As one of my informal new years resolutions, I’ve been using KiCad 7 to document how I wire various components together, to then use those wiring schematics to generate a high quality web-viewable PNG image. It’s not that hard, but the workflow isn’t intuitive either. I’m using a circuit diagram I will be using in another post to illustrate what I’m doing with the Raspberry Pi 5, but for this post I’m documenting how I created it.

You’re viewing the KiCad schematic editor. I’ve finished my simple circuit diagram, and I’m ready to create an image to publish on the web. To do that, I need to create a plot. That happens by clicking the plotter symbol on the editor. The plotter symbol is five in from the left edge, just to the right of the printer symbol. When I click that symbol I get the following.
That’s how KiCad is set up to create a plot file in SVG (scalable vector graphics) format, a textual XML-based markup language that describes how to create that drawing/plot in another application. I choose color and plot background color because any other combination produces bare lines with no backgrounds, and to be honest, it looks bad. Go with color for this.
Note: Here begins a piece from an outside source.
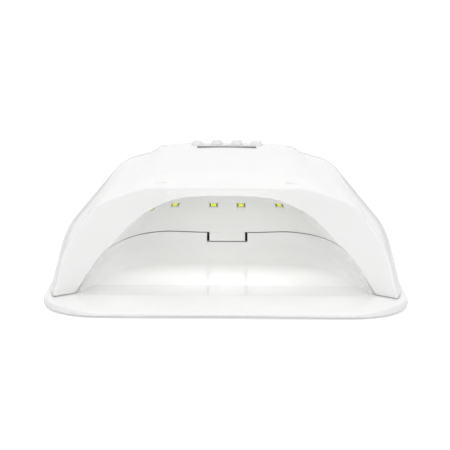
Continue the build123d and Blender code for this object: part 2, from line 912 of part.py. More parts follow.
def led_opening(plane):
    """Opening of the liner round an LED, and the bevel that widens it towards the hand."""
    width = led_width + 2 * led_gap
    height = led_height + 2 * led_gap
    through = on(plane, -2 * liner_wall, slab(width, height, 2 * liner_wall + pad_lift + cut_past))
    narrow = Wire.make_rect(width, height)
    wide = Wire.make_rect(width + 2 * led_bevel, height + 2 * led_bevel)
    top = on(plane, led_bevel_top, narrow)
    bottom = on(plane, led_bevel_top - led_bevel_depth, wide)
    return [through, Solid.make_loft([bottom, top], ruled=True)]


def sensor_eyes(plane, radius, height_from, height_to):
    """Two round eyes of the hand sensor."""
    spots = (-sensor_eye_pitch / 2, sensor_eye_pitch / 2)
    return [on(plane, height_from, Pos(x, 0, 0) * rod(radius, height_to - height_from)) for x in spots]


def dish_back_at(z):
    """Y of the hand rest's back wall at a height between floor and seam."""
    fall = (seam_z - z) / (seam_z - floor_z)
    return lerp(floor_back_y, arch_back_y, math.sqrt(max(0.0, 1 - fall * fall)))


def liner_tab():
    """Tab below the liner's back edge, whose face leans like the wall of the hand rest."""
    inside = arch_back_y + tab_step
    outside = arch_back_y + liner_wall - tab_step
    profile = [
        (inside, seam_z + tab_root),
        (inside, seam_z - tab_root),
        (dish_back_at(tab_foot_z) + tab_step, tab_foot_z),
        (outside, tab_foot_z),
        (outside, seam_z + tab_root),
    ]
    face = Face(Wire.make_polygon([Vector(-tab_half_width, y, z) for y, z in profile], close=True))
    return extrude(face, 2 * tab_half_width, dir=(1, 0, 0))


def inner_liner():
    """Arch over the hand: pads, pegs and openings, a flange along the seam, a tab below its back edge."""
    stations = led_stations()
    pads = [board_pad(plane, led_board_width) for plane in stations]
    pads.append(board_pad(sensor_station(), sensor_board_width))
    flange = plan_prism(frame_wall_x() + liner_wall, frame_wall_back() + liner_wall,
                        seam_z, seam_z + liner_wall)
    throughs, bevels = zip(*[led_opening(plane) for plane in stations])
    eyes = sensor_eyes(sensor_station(), sensor_eye_radius + sensor_eye_gap,
                       -2 * liner_wall, pad_lift + cut_past)
    pegs = [peg for plane in stations for peg in board_pegs(plane, led_board_width)]
    pegs += board_pegs(sensor_station(), sensor_board_width)
    liner = arch_solid(liner_wall) + pads + flange
    liner -= arch_solid(0)
    liner -= below_seam(0) + front_of(bezel_back_y() + seat_gap)
    liner += pegs
    liner -= list(throughs)
    liner -= list(bevels)
    liner -= eyes
    return liner + liner_tab()


def led_stations():
    """All stations that carry an LED."""
    return mirrored_ring(low_ring) + mirrored_ring(high_ring)


def sensor_station():
    """Station of the hand sensor, in front of the LEDs."""
    return station(180.0, sensor_elevation)


def frame_wall_x():
    """Half width inside the frame's standing wall, which runs round the tray's ridge."""
    return ridge_side_x + body_gap


def frame_wall_back():
    """Back of the space inside the frame's standing wall."""
    return arch_back_y + ridge_back_wall + body_gap


def bottom_frame():
    """Flat frame that closes the head from below, with a standing wall under the liner's flange."""
    middle_z = head_base_z + frame_thickness / 2
    band = Pos(0, 0, middle_z) * Box(4 * crest_half_width, 4 * back_y, frame_thickness)
    frame = head_form(1, seat_gap + frame_side_gap) & band
    frame += plan_prism(frame_wall_x() + liner_wall, frame_wall_back() + liner_wall,
                        head_base_z, seam_z - seat_gap)
    frame -= plan_prism(frame_wall_x(), frame_wall_back(), 0, seam_z)
    frame -= front_of(bezel_back_y() + seat_gap)
    boss_top = frame_post_z()
    frame += upright(frame_screw_places, screw_head_radius + boss_wall, head_base_z, boss_top)
    frame += upright(magnet_places, magnet_radius + boss_wall, head_base_z, boss_top)
    frame -= upright(frame_screw_places, screw_shank_radius + screw_clearance, 0, boss_top + cut_past)
    frame -= upright(frame_screw_places, screw_head_radius + screw_clearance, 0,
                     head_base_z + seat_gap + screw_head_height)
    magnet_top = head_base_z - magnet_proud + magnet_height
    frame -= upright(magnet_places, magnet_radius + pocket_gap, 0, magnet_top)
    frame -= upright(inlet_screw_places(), small_screw_radius + small_thread_gap, 0, frame_post_z())
    return frame


def frame_screws():
    """Screws that hold the bottom frame to the cover's posts."""
    screws = []
    head_foot = head_base_z + seat_gap
    for x, y in frame_screw_places:
        screw = Pos(x, y, head_foot) * rod(screw_head_radius, screw_head_height)
        screw += Pos(x, y, head_foot) * rod(screw_shank_radius, screw_head_height + screw_length)
        slot = Pos(x, y, head_foot) * slab(2 * screw_head_radius, slot_width, slot_width)
        screws.append(screw - slot)
    return Compound(children=screws)


def board_screws():
    """Screws that hold the control board to its posts, driven from below."""
    screws = []
    board_foot = board_top() - board_thickness
    for x, y in board_post_places():
        screw = Pos(x, y, board_foot - screw_head_height) * rod(screw_head_radius, screw_head_height)
        screw += Pos(x, y, board_foot - screw_head_height) * rod(
            screw_shank_radius, screw_head_height + board_screw_length)
        slot = slab(2 * screw_head_radius, slot_width, slot_width)
        screws.append(screw - Pos(x, y, board_foot - screw_head_height) * slot)
    return Compound(children=screws)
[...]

The final step is to open the SVG plotter file into Inkscape and then export it as a PNG. After opening the file in Inkscape, click the Export tab on the far right. Select export to PNG, then up on the DPI field enter 300. The default is 96 DPI which produces a small PNG file with poor detail. Going to 300 DPI produces a file that looks excellent with plenty of sharp, clean lines and detail all around. After clicking the Export button at the bottom right you can close Inkscape. Inkscape will ask if you want to save changes; just exit without saving.
All of this was performed on my regular Linux Mint computer, the MinisForum UM250. It would be interesting to see if this could be done completely on a Raspberry Pi 5.